- **3D code data**
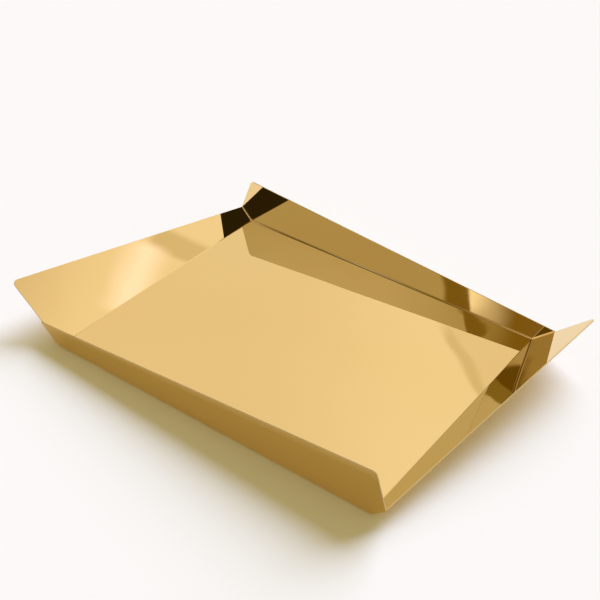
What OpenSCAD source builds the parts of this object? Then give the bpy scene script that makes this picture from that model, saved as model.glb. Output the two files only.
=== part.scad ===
// Serving tray folded from one sheet of metal. The floor is flat and each of the four
// walls rises along its length to a raised tip, so the tips turn round the tray like a pinwheel.
// +Z is up, X runs along the front and back walls, and the origin is under the floor's centre.

/* [Floor] */
// Length of the floor, from the inner face of one side wall to the other
floor_l = 352; // [250:1:500]
// Width of the floor, from the inner face of the front wall to that of the back wall
floor_w = 300; // [200:1:450]

/* [Sheet] */
// Thickness of the sheet
sheet_t = 1; // [0.6:0.1:2]
// Inner radius of every bend
bend_r = 1.5; // [0.5:0.1:4]
// Gap left in each corner seam
seam_gap = 0.4; // [0.05:0.05:0.6]
// Gap between the heel of a side wall and the bend that it goes round
heel_gap = 0.1; // [0.05:0.05:0.3]
// Radius that rounds each raised tip
tip_r = 5; // [1:0.5:8]

/* [Front and back walls] */
// Angle between the floor and the wall, where 90 is upright
long_angle = 88; // [70:1:90]
// Height of the wall's low end above the floor
long_low_h = 18.5; // [12:0.5:30]
// Length of the wall up its slope, from the fold to the raised tip
long_tip_len = 49; // [40:1:80]
// How far the raised tip reaches past the floor's corner
long_tip_out = 3.5; // [0:0.5:10]

/* [Side walls] */
// Angle between the floor and the wall, where 90 is upright
side_angle = 42; // [30:1:70]
// Height of the wall's low end above the floor
side_low_h = 13; // [8:0.5:20]
// Length of the wall up its slope, from the fold to the raised tip
side_tip_len = 76; // [50:1:110]
// How far the raised tip reaches past the floor's corner
side_tip_out = 2.5; // [0:0.5:6]

/* [Hidden] */
$fn = 96;

// Distance from the sharp line of a fold to where its bend begins, on the floor and up the wall
long_setback = setback(long_angle);
side_setback = setback(side_angle);
// Flat part of the floor, between the bends
flat_l = floor_l - 2 * side_setback;
flat_w = floor_w - 2 * long_setback;
// The bends of the front and back walls run on past the side bends, to close the floor's corners.
// Below this distance up its slope a side wall is cut back, so that its heels clear them.
heel_up = side_setback + sheet_t * tan(side_angle);
long_bend_l = floor_l + 2 * heel_up * cos(side_angle);

function setback(angle) = bend_r * tan(angle / 2);
// How far a wall leans outwards by a height above the floor
function lean(angle, height) = height * cos(angle) / sin(angle);
function unit(v) = v / norm(v);

// Half length of a front or back wall at a distance up its slope. Its end covers the cut edge
// of the side wall, out to that wall's outer face.
function long_reach(up) =
    floor_l / 2 + lean(side_angle, up * sin(long_angle)) + sheet_t / sin(side_angle);
// Half length of a side wall at a distance up its slope. Its end butts against the inner face of
// the front or back wall, and clears it through the whole thickness of the sheet.
function side_reach(up) =
    floor_w / 2 + lean(long_angle, up * sin(side_angle) - sheet_t * cos(side_angle)) - seam_gap;

// Outline of a wall laid flat. x runs along the fold towards the raised tip, y up the slope.
// Both ends start with the heel's points, from the fold upwards. The end below the tip follows
// the corner seam from there to the shoulder, then leads to the tip.
module wall_outline(heel, low, shoulder, tip) {
    to_low = unit(low - tip);
    to_shoulder = unit(shoulder - tip);
    half_corner = acos(to_low * to_shoulder) / 2;
    to_centre = unit(to_low + to_shoulder) * tip_r / sin(half_corner);
    difference() {
        polygon(concat(
            [for (point = heel) [-point[0], point[1]]],
            [low, tip, shoulder],
            [for (place = [len(heel) - 1:-1:0]) heel[place]]
        ));
        // Rounds the tip by cutting away all that lies past a circle in the corner
        translate(tip + to_centre)
            rotate(atan2(-to_centre[1], -to_centre[0]))
                difference() {
                    translate([tip_r * sin(half_corner), -tip_r])
                        square([norm(to_centre), 2 * tip_r]);
                    circle(r = tip_r);
                }
    }
}

module long_outline() {
    low_up = long_low_h / sin(long_angle);
    // The seam ends at the top corner of the side wall's low end, on that wall's outer face
    shoulder_up = (side_low_h - sheet_t * cos(side_angle)) / sin(long_angle);
    wall_outline(
        heel = [[long_reach(long_setback), long_setback]],
        low = [-long_reach(low_up), low_up],
        shoulder = [long_reach(shoulder_up), shoulder_up],
        tip = [floor_l / 2 + long_tip_out, long_tip_len]
    );
}

module side_outline() {
    heel_x = flat_w / 2 - heel_gap;
    low_up = side_low_h / sin(side_angle);
    shoulder_up = long_low_h / sin(side_angle);
    wall_outline(
        heel = [[heel_x, side_setback], [heel_x, heel_up], [side_reach(heel_up), heel_up]],
        low = [-side_reach(low_up), low_up],
        shoulder = [side_reach(shoulder_up), shoulder_up],
        tip = [floor_w / 2 + side_tip_out, side_tip_len]
    );
}

// Stands a flat outline up as a wall whose fold lies along X and which leans towards -Y
module stand_up(angle)
    rotate([180 - angle, 0, 0])
        linear_extrude(height = sheet_t)
            children();

// Quarter-pipe of sheet along X that joins the floor to a wall standing at the angle
module bend(angle, length)
    translate([-length / 2, setback(angle), bend_r])
        rotate([0, 90, 0])
            rotate([0, 0, -angle])
                rotate_extrude(angle = angle)
                    translate([bend_r, 0])
                        square([sheet_t, length]);

// Carries a piece made along X to the fold of one wall: 0 front, 90 right, 180 back, 270 left
module at_long_fold(turn)
    rotate([0, 0, turn])
        translate([0, -floor_w / 2, sheet_t])
            children();

module at_side_fold(turn)
    rotate([0, 0, turn])
        translate([0, -floor_l / 2, sheet_t])
            children();

module gold() color([0.88, 0.73, 0.45]) children();

module base_panel()
    gold()
        translate([-flat_l / 2, -flat_w / 2, 0])
            cube([flat_l, flat_w, sheet_t]);

module front_bend() gold() at_long_fold(0) bend(long_angle, long_bend_l);
module front_wall() gold() at_long_fold(0) stand_up(long_angle) long_outline();
module right_bend() gold() at_side_fold(90) bend(side_angle, flat_w);
module right_wall() gold() at_side_fold(90) stand_up(side_angle) side_outline();
module back_bend() gold() at_long_fold(180) bend(long_angle, long_bend_l);
module back_wall() gold() at_long_fold(180) stand_up(long_angle) long_outline();
module left_bend() gold() at_side_fold(270) bend(side_angle, flat_w);
module left_wall() gold() at_side_fold(270) stand_up(side_angle) side_outline();

base_panel();
front_bend();
front_wall();
right_bend();
right_wall();
back_bend();
back_wall();
left_bend();
left_wall();
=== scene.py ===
import math

import bpy
from mathutils import Matrix, Vector


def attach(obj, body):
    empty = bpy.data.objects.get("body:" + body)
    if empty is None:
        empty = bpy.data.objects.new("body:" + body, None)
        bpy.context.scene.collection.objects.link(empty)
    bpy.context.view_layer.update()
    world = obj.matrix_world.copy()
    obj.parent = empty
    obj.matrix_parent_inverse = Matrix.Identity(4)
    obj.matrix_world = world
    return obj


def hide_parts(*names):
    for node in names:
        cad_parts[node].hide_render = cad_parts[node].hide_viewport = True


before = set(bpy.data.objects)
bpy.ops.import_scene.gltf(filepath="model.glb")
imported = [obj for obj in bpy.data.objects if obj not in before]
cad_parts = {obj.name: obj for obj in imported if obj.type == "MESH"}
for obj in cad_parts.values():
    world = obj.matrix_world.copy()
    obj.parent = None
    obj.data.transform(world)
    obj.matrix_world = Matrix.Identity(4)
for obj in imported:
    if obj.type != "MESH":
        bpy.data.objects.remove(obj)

# Serving tray folded from one sheet of polished, gold-coloured metal. Metres and radians.
scene = bpy.context.scene
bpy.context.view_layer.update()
print("packed frame loaded")


photoCamera = {
    "azimuth": math.radians(33.686),  # round the tray from its front towards its right side
    "elevation": math.radians(35.158),
    "roll": math.radians(3.336),
    "distance": 1.0977,
    "target": Vector((-0.0280, 0.0364, 0.0186)),
    "lens": 65.84,
    "sensor": 36.0,
}


def makeCamera(look):
    data = bpy.data.cameras.new("photoCamera")
    data.lens = look["lens"]
    data.sensor_width = look["sensor"]
    camera = bpy.data.objects.new("photoCamera", data)
    scene.collection.objects.link(camera)
    level = math.cos(look["elevation"])
    back = Vector((
        math.sin(look["azimuth"]) * level,
        -math.cos(look["azimuth"]) * level,
        math.sin(look["elevation"]),
    ))
    right = Vector((0, 0, 1)).cross(back).normalized()
    up = back.cross(right)
    turn = Matrix.Rotation(look["roll"], 3, back)
    place = Matrix((turn @ right, turn @ up, back)).transposed().to_4x4()
    place.translation = look["target"] + back * look["distance"]
    camera.matrix_world = place
    scene.camera = camera


makeCamera(photoCamera)
scene.view_settings.view_transform = "Standard"
print("camera set at the photograph's view")


nodeStep = 200  # from one node to the next in the editor
mergeGap = 0.000002  # points closer together than this are one


# Node helpers: a socket passed as an input is linked, anything else is set as its value.
def feed(tree, socket, value):
    if isinstance(value, bpy.types.NodeSocket):
        tree.links.new(value, socket)
    else:
        socket.default_value = value


def addNode(tree, kind, inputs=None, **settings):
    node = tree.nodes.new(kind)
    node.location = (nodeStep * len(tree.nodes), 0)
    for key, value in settings.items():
        setattr(node, key, value)
    for key, value in (inputs or {}).items():
        feed(tree, node.inputs[key], value)
    return node


def calc(tree, operation, first, second=None, clamp=False):
    node = addNode(tree, "ShaderNodeMath", {0: first}, operation=operation, use_clamp=clamp)
    if second is not None:
        feed(tree, node.inputs[1], second)
    return node.outputs[0]


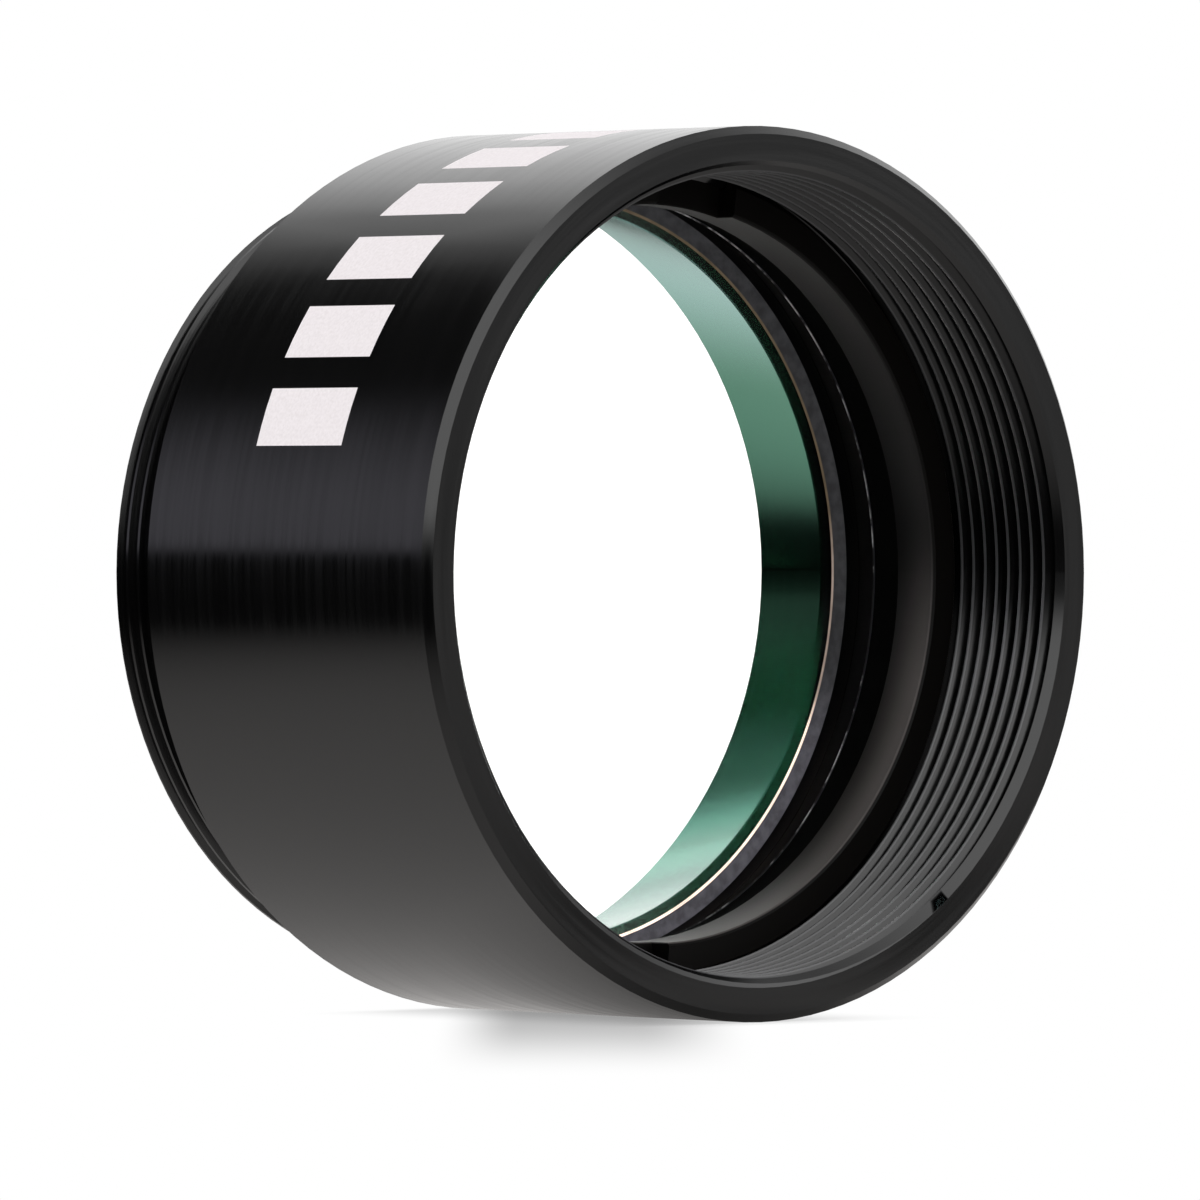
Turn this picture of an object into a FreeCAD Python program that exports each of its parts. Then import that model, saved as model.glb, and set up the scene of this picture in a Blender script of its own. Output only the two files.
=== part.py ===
"""Screw-in lens cell of a 1.25-inch barlow lens.

The optical axis is the Y axis. The open front mouth faces -Y, the male thread points to +Y and +Z is up.
The origin is on the axis, in the plane of the rear shoulder. All sizes are millimetres.
"""
import FreeCAD, Part
import math
import os
from FreeCAD import Vector

# Barrel
BARREL_RADIUS = 15.5
BARREL_LENGTH = 15.0
BARREL_EDGE_CHAMFER = 0.28
SHOULDER_EDGE_CHAMFER = 0.2

# Threads: the standard 1.25-inch filter thread, M28.5 x 0.6
THREAD_PITCH = 0.6
THREAD_FLANK_SLOPE = math.tan(math.radians(30))
CUTTER_OVERSHOOT = 0.1
CUTTER_FLANK_EXTENSION = 0.03
CUTTER_LEAD_IN = 1.5 * THREAD_PITCH

# Female thread in the front mouth, parted by a relief from the stretch that holds the retaining ring
MOUTH_RADIUS = 14.3
FEMALE_CREST_RADIUS = 13.93
FEMALE_ROOT_RADIUS = 14.3
FEMALE_ROOT_FLAT = 0.12
FEMALE_THREAD_PHASE = 0.15
FEMALE_THREAD_END = 5.1
RING_THREAD_END = 7.3
RELIEF_RADIUS = 14.4
RELIEF_WIDTH = 0.6

# Male thread behind the shoulder
MALE_CREST_RADIUS = 14.2
MALE_ROOT_RADIUS = 13.95
MALE_ROOT_FLAT = 0.2
MALE_THREAD_LENGTH = 3.4
MALE_TIP_CHAMFER = 0.3
SHOULDER_GROOVE_RADIUS = 13.9
SHOULDER_GROOVE_WIDTH = 0.25
SHOULDER_GROOVE_SLOPE = 0.17
SHOULDER_RECESS_RADIUS = 14.35
SHOULDER_RECESS_DEPTH = 0.08

# Lens bore and seat
LENS_BORE_RADIUS = 13.87
SEAT_DEPTH = 12.95
SEAT_INNER_RADIUS = 13.18
REAR_BORE_RADIUS = 12.8
REAR_BORE_CHAMFER = 0.65

# Lens: a cemented pair held on its ground rim. A surface of negative radius has its centre ahead of it
LENS_RADIUS = 13.8
LENS_BEVEL = 0.12
LENS_FRONT_DEPTH = 8.9
FRONT_CLEAR_RADIUS = 13.35
FRONT_SURFACE_RADIUS = 330.0
CEMENT_DEPTH = 11.45
CEMENT_THICKNESS = 0.05
CEMENT_SURFACE_RADIUS = 55.0
REAR_CLEAR_RADIUS = 13.12
REAR_SURFACE_RADIUS = -60.0

# Retaining ring and the spacer behind it
RING_FRONT_DEPTH = 5.3
RING_THICKNESS = 1.85
RING_INNER_RADIUS = 12.9
RING_CREST_RADIUS = 14.17
RING_ROOT_RADIUS = 13.87
RING_ROOT_FLAT = 0.17
RING_THREAD_CHAMFER = 0.25
RING_INNER_CHAMFER = 0.12
SLOT_WIDTH = 3.6
SLOT_DEPTH = 0.9
SLOT_TILT = 6.8
SPACER_OUTER_RADIUS = 13.83
SPACER_INNER_RADIUS = 13.35
SPACER_EDGE_BREAK = 0.06

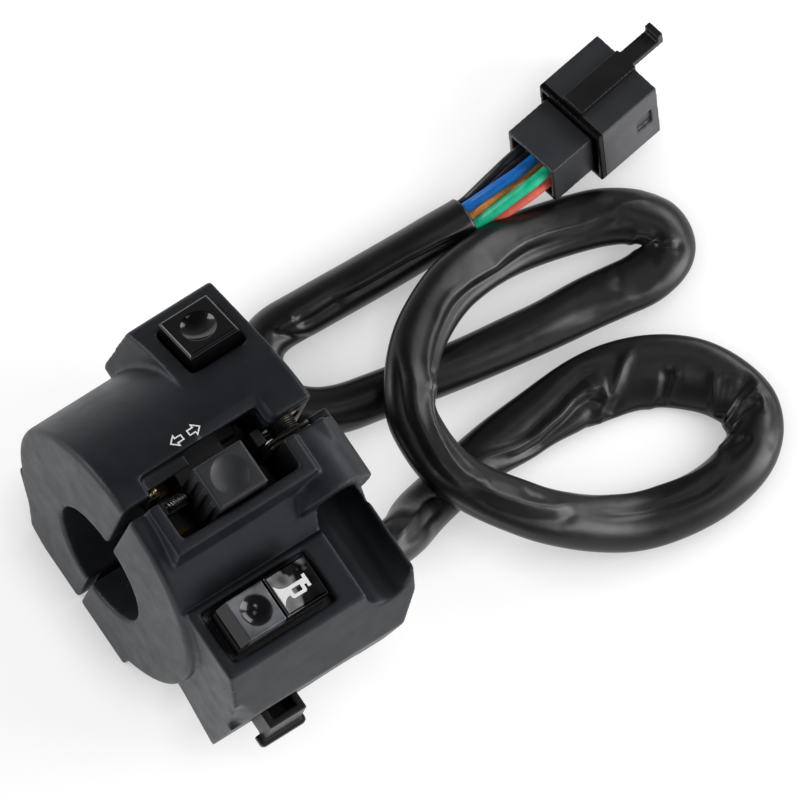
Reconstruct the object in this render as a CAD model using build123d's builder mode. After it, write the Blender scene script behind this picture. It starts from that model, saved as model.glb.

- **WHAT YOU HAVE TO DO**
Print, please, the lines from the first line of the material through the line that contains "tip_r = 5; // [1:0.5:8]", exactly as written and with nothing added.

- **ANSWER TO THE TASK**
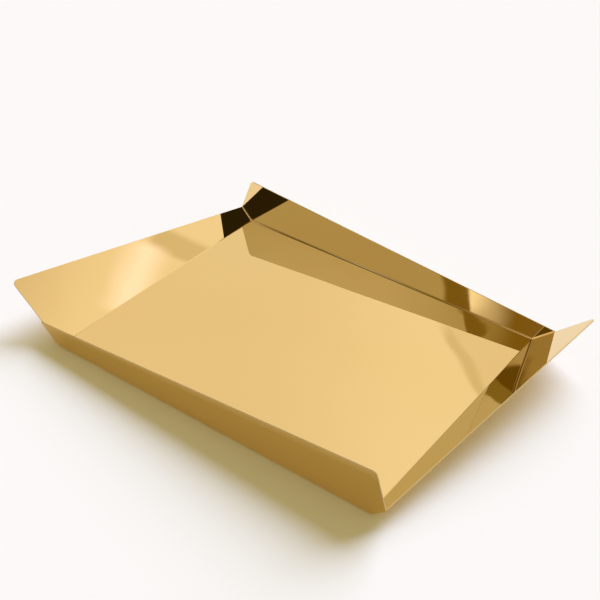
What OpenSCAD source builds the parts of this object? Then give the bpy scene script that makes this picture from that model, saved as model.glb. Output the two files only.
=== part.scad ===
// Serving tray folded from one sheet of metal. The floor is flat and each of the four
// walls rises along its length to a raised tip, so the tips turn round the tray like a pinwheel.
// +Z is up, X runs along the front and back walls, and the origin is under the floor's centre.

/* [Floor] */
// Length of the floor, from the inner face of one side wall to the other
floor_l = 352; // [250:1:500]
// Width of the floor, from the inner face of the front wall to that of the back wall
floor_w = 300; // [200:1:450]

/* [Sheet] */
// Thickness of the sheet
sheet_t = 1; // [0.6:0.1:2]
// Inner radius of every bend
bend_r = 1.5; // [0.5:0.1:4]
// Gap left in each corner seam
seam_gap = 0.4; // [0.05:0.05:0.6]
// Gap between the heel of a side wall and the bend that it goes round
heel_gap = 0.1; // [0.05:0.05:0.3]
// Radius that rounds each raised tip
tip_r = 5; // [1:0.5:8]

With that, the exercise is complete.